А. К. Толстой — последовательный монархист, как говорили когда-то, английского типа — был убежден, что конституционная монархия во главе с достойным и ограниченным законами королем (царем, герцогом, императором) составляет идеал общественного строя. Не только в трагедии о слабовольном Федоре, но и в романе «Князь Серебряный», в сатирической поэме «Поток-богатырь» и в ряде других произведений маститый поэт высказывал именно эту точку зрения. И во второй части своей трилогии Алексей Константинович прямо вывел «властителя слабого», который- не может управлять великим царством.
Однако играть его можно по-разному. Мне посчастливилось видеть, как исполнял роль Федора П. Н. Орленев. Этот артист вообще предпочитал показывать аудитории патологические черты изображаемой им личности. Весь свой репертуар он заполнял демонстрацией болезненных проявлений нервного и психического характера. В своих мемуарах Орленев сообщает, что у него был родной браг — эпилептик. Брата рано поместили в больницу, там он и окончил свою короткую жизнь. Но в памяти начинающего артиста остались наблюдаемые им припадки падучей. Да п сам Павел Николаевич, очевидно, был эпилептоид. Ему было сравнительно легко воспроизводить на сцене приметы такого недуга. В Освальде ибсеновских «Привидений» в роли Лорензачио (одноименная драма А. Мюссе) и даже в Раскольникове Орленев угощал зрителей чуть ли не судорогами во время тяжких переживаний и размышлений своих персонажей.
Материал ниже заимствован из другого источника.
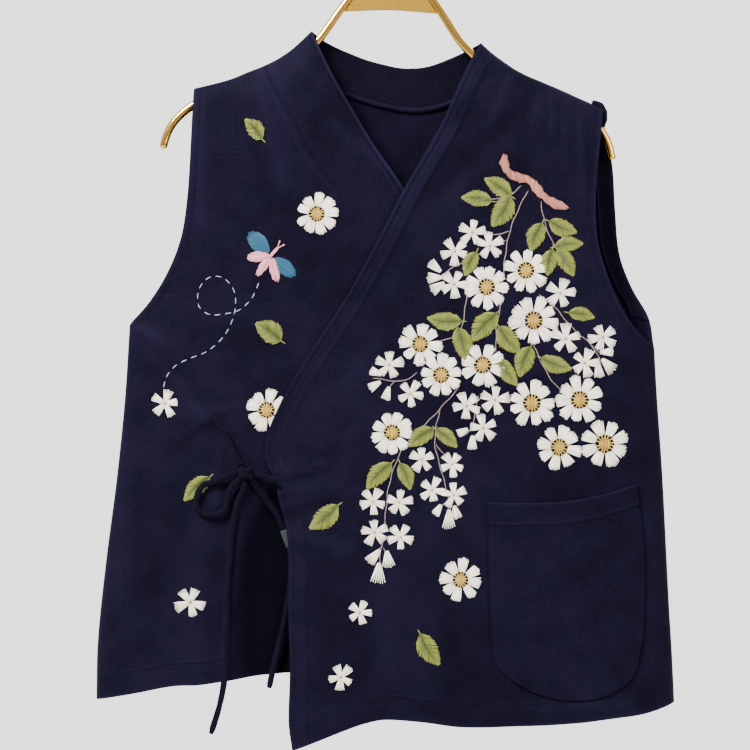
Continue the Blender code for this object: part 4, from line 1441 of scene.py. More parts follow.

Надо заметить, что основания для подобной трактовки роли слабого царя имеются. И младший брат Федора — Дмитрий, как известно, страдал падучей. И сам Федор свободно мог обрести страшную эту болезнь в результате наследственности или из-за дикой обстановки во дворце, в котором его неукротимый родитель осуществлял и пытки и убийства. Ведь Федор пережил смерть старшего брата Ивана от руки отца!..
Но, на мой взгляд, и данные самого Москвина, и трактовка трагедии в Художественном театре гораздо глубже и ближе к истине показывают нам судьбу безвольного монарха.
У Москвина хватало темперамента и — в нужных моментах— истеричности, повышенной нервозности. Только в
противоположность Орленеву наш артист играл не эпилепсию вообще (патологических штрихов в спектакле не было), а очень конкретный образ несчастного в своем ненужном и тяжком для него величии человека. То было принципиально новое решение и роли, и всего спектакля.
Как известно, постановка Художественного театра поразила современников огромной подлинностью всей сценической обстановки, костюмов, утвари, архитектуры и интерьеров. Среди рецензентов, с удивлением и восторгом отмечавших небывалую реалистичность спектакля, был знаменитый фельетонист А. В. Амфитеатров. О том же говорили и Н. Е. Эфрос, А. Р. Кугель и т. д. И вот, мне кажется, Москвин стал одной из «подлинностей» трагедии в интерпретации В. И. Немировича-Данченко и К. С. Станиславского. Что я имею в виду?
В роскошных одеждах самодержца ходил по сцене маленький человечек, который все еще не привык к своей бескрайней власти, потому что, пока жил его страшный отец, юноша трепетал не меньше, чем все остальное население дворца, и всего Кремля, и первопрестольной столицы, и вообще всей страны перед взбалмошной жестокостью Грозного. Вот этого Орленев нам не давал. А Москвин в каждый момент пребывания на сцепе был робок прежде всего. Он и на престоле остался таким же загнанным объектом родительской свирепости, каким был до кончины царя Ивана. Единственный момент, когда произошла вспышка гнева у Федора (ему сообщили, что злые люди намерены развести его с царицею Ириной), только подтверждает слабость монарха: его интонации настолько истеричны, безвольны даже в самом крике, что не убеждает и реплика напоминания: вы-де забыли, что я сын царя Ивана…
Это решение делает честь и режиссуре, и исполнителю. Тут вспоминается изречение Станиславского: хочешь сыграть скупого, сыграй нам его щедрость…
Вот он двигается под низкими купольными сводами кремлевских палат — жалкий и некрасивый, хилый и запуганный с младенчества простой русский человек. Его маленькая неловкая фигура, особенно нелепая в златотканых царских одеяниях, вызывает жалость. Как нам придется говорить еще не раз, Москвин был смелым актером: он не боялся вызвать смех в драматических ситуациях неожиданными срывами голоса, странными или глупыми движениями, нелепыми, на первое восприятие, интонациями и неуклюжестью всего облика и поведения. Но иной раз смешное в такой трактовке не вызывало смеха, ибо трагическая суть ситуации удерживала зрителей от веселья.